▽

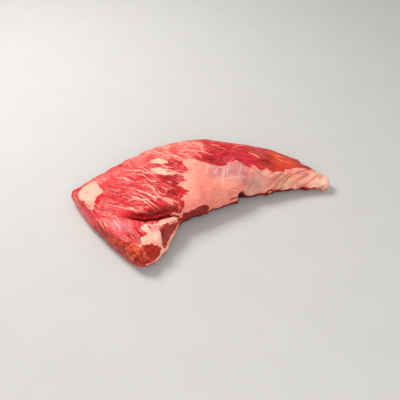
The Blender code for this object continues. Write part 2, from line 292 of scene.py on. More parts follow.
class Tone(Enum):
    """Colours of raw beef in plain daylight, and after them what darkens the colour under it."""

    CHERRY = "#d2232c"  # muscle that the air has bloomed
    BLOOM = "#e2434a"  # the same under a breath of fat
    VEIL = "#ea504f"  # the same under a thin veil of fat
    ROSE = "#f67d77"
    CRIMSON = "#cb2f37"  # bare, moist muscle
    WINE = "#a0181e"
    BERRY = "#d0254c"
    BRICK = "#b53c31"  # muscle that has begun to dry
    EMBER = "#e6552d"
    RUST = "#ba3f26"
    AMBER = "#e26a46"
    SCARLET = "#b52715"
    PLUM = "#7c1c1f"  # fresh cut, not yet bloomed
    CLARET = "#a23f37"
    CREAM = "#f7b7a0"  # hard outer fat
    IVORY = "#fdd3bb"
    SHELL = "#f7a18e"
    SALMON = "#ee887a"
    CORAL = "#e68676"
    DUSTY = "#e4998a"
    TAN = "#dba987"
    OCHRE = "#d98a4a"
    PETAL = "#ee7080"
    STREAK_FAT = "#fbb5a0"
    PALE_FAT = "#fcc0a6"
    PINK_FAT = "#f2877f"
    LILAC = "#d08486"  # silverskin over muscle
    SAGE = "#c99c86"
    FILM_PALE = "#cd8886"
    FILM_GREY = "#a46c6e"
    THREAD = "#f6c4bb"  # in the silverskin
    DEPTH = "#3c0a0c"  # down in a notch

    FOLD = "#ad504d"
    UNDER = "#819595"  # where the side turns under
    FURROW = "#ce9595"
    FIBRE = "#daadad"
    SPOT = "#e7a29e"
    BLOTCH = "#c8908b"
    DEEPER = "#c88990"
    REDDER = "#e18995"
    THIN_FAT = "#f0cecb"
    SPECK = "#e5c4bc"
    BLOOD = "#dd9e95"
    VALLEY = "#f3dfdf"

    @property
    def light(self) -> Rgba:
        """Give the colour in linear light."""
        return linear(self.value)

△

EXERCISE:
Return exactly the leading lines of the listing, stopping after the line in which "of raw beef" occurs.

IN RESPONSE:
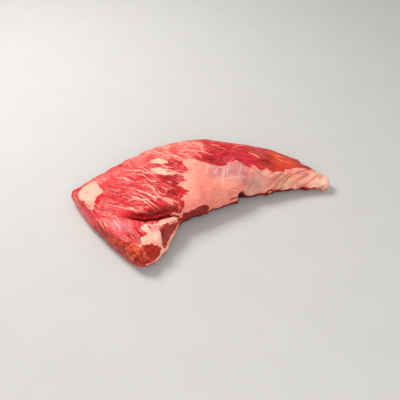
The Blender code for this object continues. Write part 2, from line 292 of scene.py on. More parts follow.
class Tone(Enum):
    """Colours of raw beef in plain daylight, and after them what darkens the colour under it."""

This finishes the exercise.